Monday, September 10, 2007

Bhaumik Chokshi's Defense

Bhaumik Chokshi will conduct his thesis defense on Tuesday, 11th Sept in BYENG 455. Details are available below:

Comparing Offline and Online Statistics Estimation for Text Retrieval from Overlapped Collections
Student Defense
Date: September 11, 2007
Time: 10:30 AM - 12:00 PM

Contact Person: Bhaumik Chokshi
Contact Email: bhaumik.chokshi@asu.edu
Location: BYENG 455
Defense Type: Master's Thesis Defense

Committee Members

Dr. Subbarao Kambhampati
Dr. Yi Chen
Dr. Hasan Davulcu

In an environment of distributed text collections, the first step in the information retrieval process is to identify which of all available collections are more relevant to a given query and should thus be accessed to answer the query.
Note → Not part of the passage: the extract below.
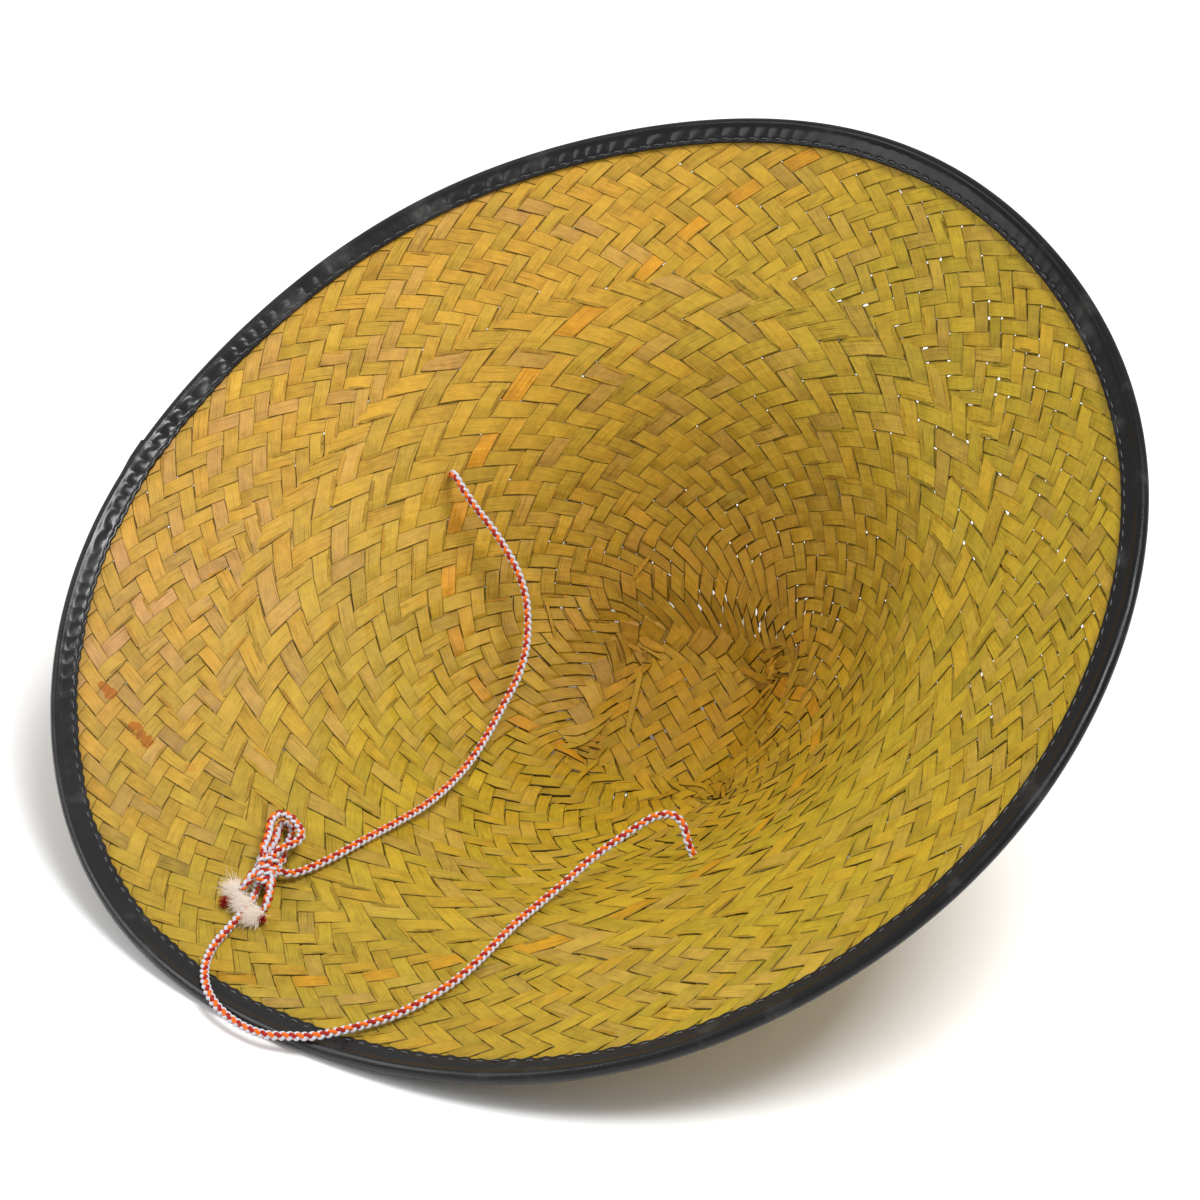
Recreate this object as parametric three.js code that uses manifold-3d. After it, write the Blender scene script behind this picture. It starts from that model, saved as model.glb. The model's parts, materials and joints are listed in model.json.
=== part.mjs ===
// A conical straw hat lying on its side, with a vinyl-bound rim and a braided chin cord. Millimetres.
// The hat is shaped crown down with its opening up (+Z), then tilted over until crown and rim touch the table.
import * as THREE from 'three';
import Module from 'manifold-3d';

const wasm = await Module();
wasm.setup();

// Sizes of the hat
const RIM_RADIUS = 185;
const STRAW_THICKNESS = 1.2;
const STEPS_ROUND = 90;
const ROWS_PER_STATION = 2;
const GAP = 0.3;

// Inside of the straw, from the rim to the middle of the crown
const INSIDE_STATIONS = [
  { name: 'rim', radius: 182.2, depth: 1.3 },
  { name: 'outer brim', radius: 157, depth: 13.5 },
  { name: 'middle of the brim', radius: 130, depth: 26 },
  { name: 'inner brim', radius: 111, depth: 36 },
  { name: 'foot of the crown', radius: 92.5, depth: 51 },
  { name: 'side of the crown', radius: 74, depth: 67 },
  { name: 'upper crown', radius: 55.5, depth: 79.6 },
  { name: 'shoulder', radius: 40, depth: 89.3 },
  { name: 'edge of the top', radius: 30, depth: 96.9 },
  { name: 'flat of the top', radius: 17, depth: 98.9 },
];

// The rim is a little out of round: waves round the hat, strongest at the rim
const ROUND_WAVES = [
  { name: 'oval', waves: 2, size: 0.5, phaseDegrees: -40 },
  { name: 'three-cornered', waves: 3, size: 1.65, phaseDegrees: -164 },
  { name: 'five small', waves: 5, size: 0.3, phaseDegrees: -173 },
  { name: 'six small', waves: 6, size: 0.35, phaseDegrees: -61 },
  { name: 'seven small', waves: 7, size: 0.4, phaseDegrees: -168 },
];
const WAVES_START_RADIUS = 95;
const FLAT_TOP_RADIUS = 18;
const DENTS_START_RADIUS = 28;

// The crown's shoulder sags flat onto the table where it carries the hat: lower than this it lies flat
const SAG_HEIGHT = 1.2;
const SAG_FADES_HEIGHT = 3.6;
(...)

Collection selection is difficult due to the varying relevance of sources as well as the overlap between these sources. Some of the previous collection selection methods have considered relevance of the collections but have ignored overlap among collections. They thus make the unrealistic assumption that the collections are all effectively disjoint. Overlap estimation can be done in two ways - offline or online. In this thesis, the main objective is to compare these two approaches for estimating statistics. One of the existing approaches(e.g., COSCO) uses offline approach to store the statistics for frequent item sets. It uses these statistics to estimate statistics for the user query. In this thesis, ROSCO is presented, which uses sample based online approach to estimate the overlap among collections for a given query. In addition to that, COSCO and ROSCO are compared with ReDDE(which does not consider overlap) under a variety of scenarios. The experiments show that ROSCO is able to outperform existing methods by 8-10% in presence of overlap among collections.